Willard Woodson “Woody” Brittain Jr. was born in the District in 1947 and raised in Arlington by working-class parents — Woody Sr., a World War II veteran, and Mary — who demanded that their children work hard in school and commit themselves to service in their church, Mount Olive Baptist.
Nothing was more important than family: Woody Brittain Jr. and his wife, Deborah, were married 42 years and have a daughter, Lindsey. The way they defined family, however, meant that anyone who entered their home would be treated like one of their own.
Brittain served on the boards of the Northern Virginia Urban League, the National Urban League and the YMCA of New York City, among many others. Not only did he donate generously to charities that provide educational opportunities, but he also gave untold thousands of dollars out of pocket to students who needed money to stay in college.
“Woody was a generous spirit personified,” said Ron Coley, an associate vice chancellor for student affairs at Berkeley and a longtime friend. “He was always focused on the betterment of others.”
With math as his favorite subject, Brittain graduated from Wakefield High in Arlington, Class of ’66, and became one of 28 black students in a freshman class of 1,000 at Yale. Although mild mannered and bookish as a boy, he became an Afro-wearing campus leader, helping to organize the Black Student Alliance and successfully agitate for the creation of the Afro-American Cultural Center.
In 2011, he received the Yale Medal, the university’s highest alumni award.
Brittain graduated from Yale in 1970 with a bachelor’s degree in economics; two years later, he earned an MBA from Harvard. In 1983, at age 36, he became a partner at the financial services giant Price Waterhouse and was later appointed its chief operating officer. His reputation for strategic thinking would lead to directorships at five Fortune 500 companies before he retired to start his own leadership program for youth.
In the suites along Wall Street, Brittain may have been known by his proper name, Willard Woodson; but along the byways of his home town and beyond, he was still just Woody — quick-witted, down to earth and always ready to lend a helping hand.
“People who were radicals in college, then traded in their dashikis for three-piece suits, risked being called sellouts,” said Harold J. Logan, a businessman based in Atlanta who was an undergraduate at Harvard when Brittain was there working on his MBA. “No one could ever say that about Woody because he used so much of his gains from the corporate world to help others.”
Said Larry D. Bailey, a Washington native who was also a partner at Pricewaterhouse Coopers: “Woody’s great passion was figuring out ways for us to reach back and save at-risk black men and boys. When he talked about the epidemic of violence, the fatherless homes, the school dropouts, he’d tear up. While some of us were calling on black professional athletes to get involved, he was pushing CEOs and other leaders in corporate America to do their part.”
Brittain belonged to many civic organizations and social groups — including an informal klatch of guys who get together for a few days of tennis and golf a couple of times a year, which is how I met him more than a decade ago.

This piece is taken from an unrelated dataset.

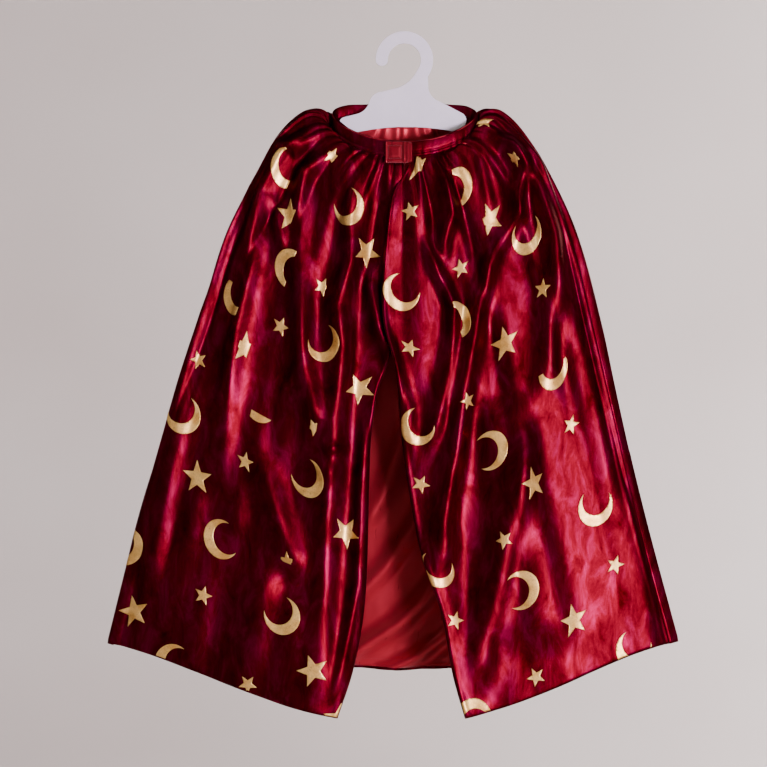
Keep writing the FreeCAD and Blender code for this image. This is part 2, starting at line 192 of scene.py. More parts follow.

Thomas Parham, a vice chancellor at the University of California at Irvine, was among those from our group who frequently visited Brittain after he became ill.
“Even then, all he wanted to do was to make others feel comfortable,” Parham said. “His final lesson to us all was to never let misery have the last word.”
Through Brittain, we saw what makes for a purposeful life, starting with parents who instill a love of learning and community service in their children. You might say it was in his genes. If so, it ought to be in ours, too.